March 4, 2026 at 9:43 a.m.

‘Give me this water so that I may not be thirsty’

God alone can comfort our restless hearts.
WORD OF FAITH: A breakdown of each week's upcoming Sunday readings to better understand the Word of God at Mass.
WORD OF FAITH: A breakdown of each week's upcoming Sunday readings to better understand the Word of God at Mass.

By Father Anthony Ligato | Comments: 0 | Leave a comment

Does God thirst? Yes! God thirsts spiritually for union with His creation. St. Augustine wrote in “The Confessions:” “God thirsts that we might thirst for him.” This quote refers to God’s spiritual thirst and desire for a relationship with humanity. We too thirst for God, and by seeking to have our thirst for God quenched, our thirst for God then prepares us to share in God’s promise of salvation. God alone can comfort our restless hearts. Remember St. Augustine’s famous quote from “The Confessions:” “You have made us for yourself, O Lord, and our hearts are restless until they rest in you.”

Jesus said to them, “My food is to do the will of the one who sent me and to finish his work.” — John 4:34

The Israelites became restless in the desert and “in their thirst for water, the people grumbled against Moses, saying, ‘Why did you ever make us leave Egypt’ ” (Ex. 17:1-2). The people thought if they only had freedom, that freedom would satisfy all their longings. But true freedom can only be found in and with God. St. Augustine, in his writings on grace, wrote about true freedom, saying it is “the capacity to joyfully and consistently choose the good, which is only possible through God’s grace.” True freedom then is union with God, something that the Israelites were struggling with in the desert. They were thirsting, but they were not thirsting for God. They longed for some ambiguous transitory satisfaction, not that which is eternal.

God longed for them to be freed from slavery and death, and for this reason he sent Moses as their deliverer. They regretted their decision to have ever left Egypt and now they had to take responsibility for the decisions they had made. As they complained that they were thirsty, “Moses cried out to the Lord, ‘What shall I do with these people? A little more and they will stone me’ ” (Ex 17:4). The Lord answered Moses: “Strike the rock and water will flow from it” (Ex.17:5). Even though they tested God in the desert, God still desired union with His creation. “The place was called Massah and Meribah, because the Israelites quarreled there and tested the Lord, saying, ‘Is the Lord in our midst or not?’ ” (Ex.17:7). 
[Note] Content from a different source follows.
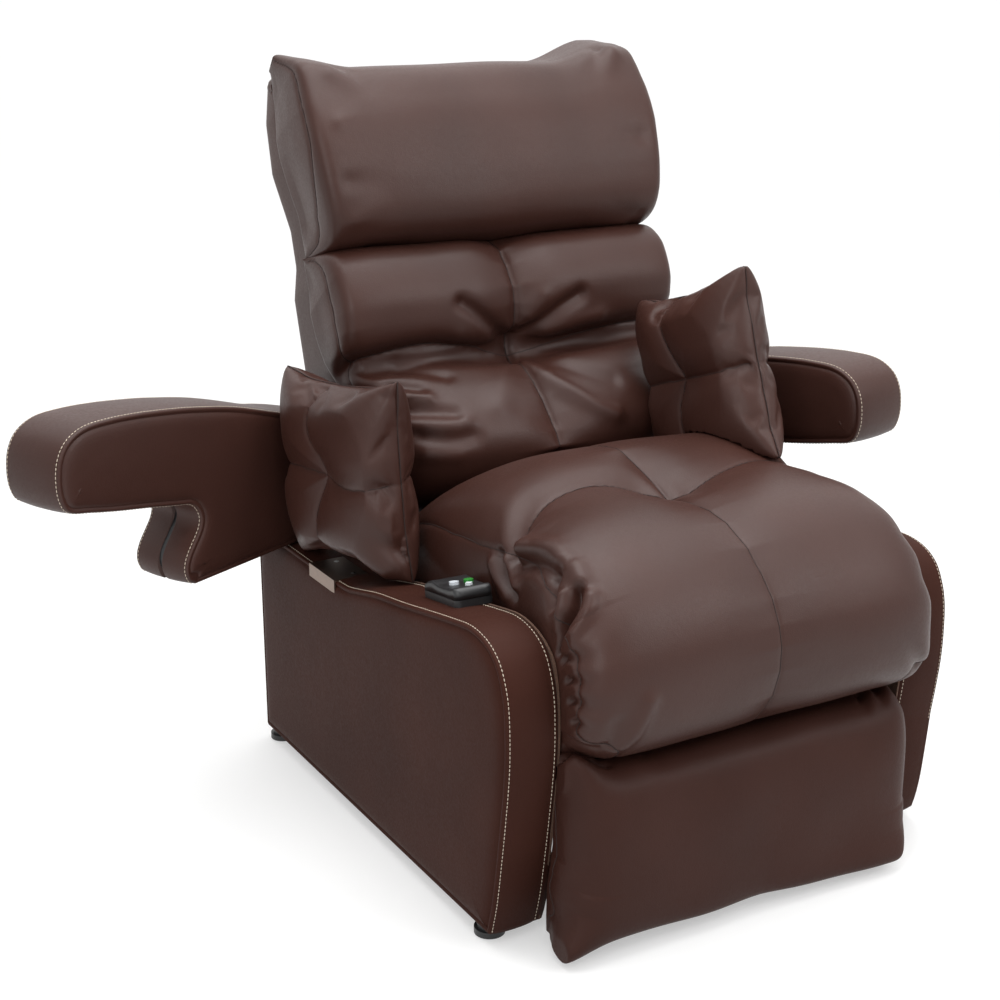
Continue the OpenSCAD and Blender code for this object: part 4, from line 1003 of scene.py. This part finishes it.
# Calf pad
calf_rows = 150
calf_cols = 220
calf_base = [(-23, 22), (-23, 60), (-23, 110), (-23, 160), (-23, 205), (-23, 240), (-24, 262)]
calf_top = [
    (-26, 21), (-62, 20), (-90, 20.5), (-106, 28), (-113, 46), (-116, 80), (-117, 118), (-117, 155),
    (-114, 190), (-107, 222), (-95, 248), (-74, 262), (-50, 266), (-28, 265),
]
calf_b = smooth_line(calf_base, calf_rows)
calf_t = smooth_line(calf_top, calf_rows)
calf_half = np.interp(np.linspace(0, 1, calf_rows), [0, 0.1, 0.25, 0.8, 1], [296, 297, 297, 297, 295])
calf_round = even(smooth_line(
    [(1, 0), (1.012, 0.12), (1.008, 0.34), (0.985, 0.58), (0.94, 0.8), (0.86, 0.94), (0.74, 0.99), (0.5, 1),
     (0, 1)], 400
), 160)
calf_square = rounded(22.0, 12.0)
calf_mix = np.interp(calf_t[:, 1], [20, 34, 70, 200], [0, 0.15, 0.8, 1]) * (calf_t[:, 0] < -80)
calf_mix = np.where(calf_t[:, 1] > 100, 1.0, calf_mix)
calf_ends = [calf_square * (1 - k) + calf_round * k for k in calf_mix]
calf = Sheet(calf_b, calf_t, calf_half, calf_ends, calf_ends, calf_cols)
q = calf.places
x, y, z = (calf.grid[..., k] for k in (0, 1, 2))
# The bottom edge rises a little to the left, its right corner is round and its left one hangs as a dog ear
low_share = bell(np.maximum(z - 20, 0), 34)
z += 5.0 * low_share * unit(-x / 250) * unit((y + 30) / -60)
x -= (17 + 6 * low_share) * unit(x / 290) ** 3
round_right = unit((x - 225) / 55)
x -= 46 * round_right**2 * (1 - np.sqrt(unit((z - 20) / 64))) ** 1.3
ear = bell(x + 298, 30) * bell(y + 90, 36) * bell(z - 22, 28)
z -= 20 * ear
x -= 28 * ear
top_ear = bell(x + 300, 40) * bell(y + 66, 44) * bell(z - 262, 34)
z += 44 * top_ear
x -= 9 * unit(-x / 290) ** 3 * unit((150 - z) / 60)
low_right = unit(x / 250) * bell(np.maximum(z - 20, 0), 40)
z -= 8 * low_right * unit((y + 30) / -50)
y -= 15 * low_right * unit((y + 30) / -60)
side_c = np.interp(
    calf.along, [0, 9, 53, 103, 185, 253, 305, 355, 380], [296, 299, 344, 363, 348, 349, 345, 312, 296]
)
calf_side = np.stack([-side_c, side_c], -1)
calf.groove(calf_side, 2.4, 4.0)
for s_far, c, reach, high, wide in (
    (calf.length - 14, 236, 55, 7, 9), (calf.length - 16, 218, 50, -8, 7),
    (calf.length - 14, 255, 55, -7, 8), (calf.length - 18, 272, 60, 7, 12),
    (calf.length - 10, -200, 70, 4, 20), (calf.length - 16, -170, 60, -3, 16),
):
    calf.fold((s_far, c), (s_far - reach, c * 0.93 - 6 * np.sign(c)), high, wide, 1.5)
# The rolled corner at the top left
calf.fold_line([
    (calf.length - 62, -318), (calf.length - 30, -312), (calf.length - 8, -296), (calf.length - 4, -274),
    (calf.length - 12, -254),
], 8, 9)
calf.fold_line([
    (calf.length - 34, -300), (calf.length - 20, -284), (calf.length - 22, -262), (calf.length - 30, -238),
], -11, 5.5, 20)
calf.fold((calf.length - 50, -300), (calf.length - 60, -250), 8, 15)
calf.fold((24, -286), (76, -262), 6, 14)
calf.fold((12, -270), (60, -236), -7, 11)
calf.field += ripple(q, 5, 180, 1.3)
calf.press(-1, 5)
x, y, z = (calf.grid[..., k] for k in (0, 1, 2))
x[:] = np.clip(x, np.where((y < -60) | (z < 140), -318, -300), 300)
z[:] = np.maximum(z, 3)
calf_pad = cushion_mesh("calf_cushion", calf.grid, shaded_calf_leather)
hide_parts("calf_pad")
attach(calf_pad, "legrest")


# Back cushion, drawn on the leaning back as (forwards of the hinge plane, up along it)
back_rows = 230
back_cols = 220
back_top = smooth_line(
    [(31, 9), (66, 10), (120, 21), (168, 44), (196, 72), (206, 98), (204, 124), (193, 154), (172, 187),
     (143, 217), (118, 240), (126, 254), (147, 279), (161, 312), (166, 342), (160, 378), (147, 408),
     (122, 428), (70, 438), (31, 439)],
    back_rows,
)
back_base = smooth_line([(31, 9), (31, 120), (31, 240), (31, 340), (31, 437)], back_rows)
w_at = back_top[:, 1]
back_half = np.interp(
    w_at, [20, 60, 150, 190, 240, 270, 300, 330, 392, 437], [266, 270, 270, 273, 290, 300, 304, 307, 309, 304]
)
back_square = even(smooth_line(
    [(1, 0), (1.002, 0.25), (1.006, 0.5), (1.0, 0.76), (0.975, 0.91), (0.91, 0.975), (0.72, 1), (0.4, 1),
     (0, 1)], 400
), 160)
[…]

Jesus understands the powerful need for water. When Jesus was thirsty, he asked for water from the woman at the well. “Jesus said to her, ‘Give me a drink.’ His disciples had gone into the town to buy food. The Samaritan woman said to him, ‘How can you a Jew, ask me, a Samaritan woman for a drink?’ ” (John 4:7). Jesus responded by saying, “If you knew the gift of God and who is saying to you, give me a drink, you would have asked and he would have given you living water” (John 4:9). Jesus most profoundly understood what it meant to thirst. As he hung upon the cross, “Jesus said, ‘I thirst’ ” (Jn. 19:28). What Jesus thirsted for then and now is not for water, but for the salvation of humanity. 

When the woman came to the well to draw water, Jesus knew that she thirsted for more than physical water; even though she did not know it, she was thirsting for living water. “Jesus said to her, ‘Everyone who drinks this water will be thirsty again; but whoever drinks the water I shall give will never thirst; the water I shall give will become in him a spring of water welling up to eternal life’ ” (Jn. 4:13-14). How could something so simple satisfy the woman at the well, after all, her life is a testament to never being satisfied. This encounter with Jesus illuminates her heart. For the first time in her life, she had an encounter and a relationship with God. She asks for this living water and this is the reason she can be satisfied. “The woman left her water jar and went into the town and said to the people, ‘Come see a man who told me everything I have done. Could he possibly be the Christ?’ ” (John 4:28-29). She encountered the grace of God, which allowed her to live in the freedom of God. God’s grace does not thwart freedom of the will, but rather, true freedom is found when we unite our own free wills with the will of God. The woman at the well found what she was always looking for, true freedom, which can only be achieved by seeking union with God.


Comments:

You must login to comment.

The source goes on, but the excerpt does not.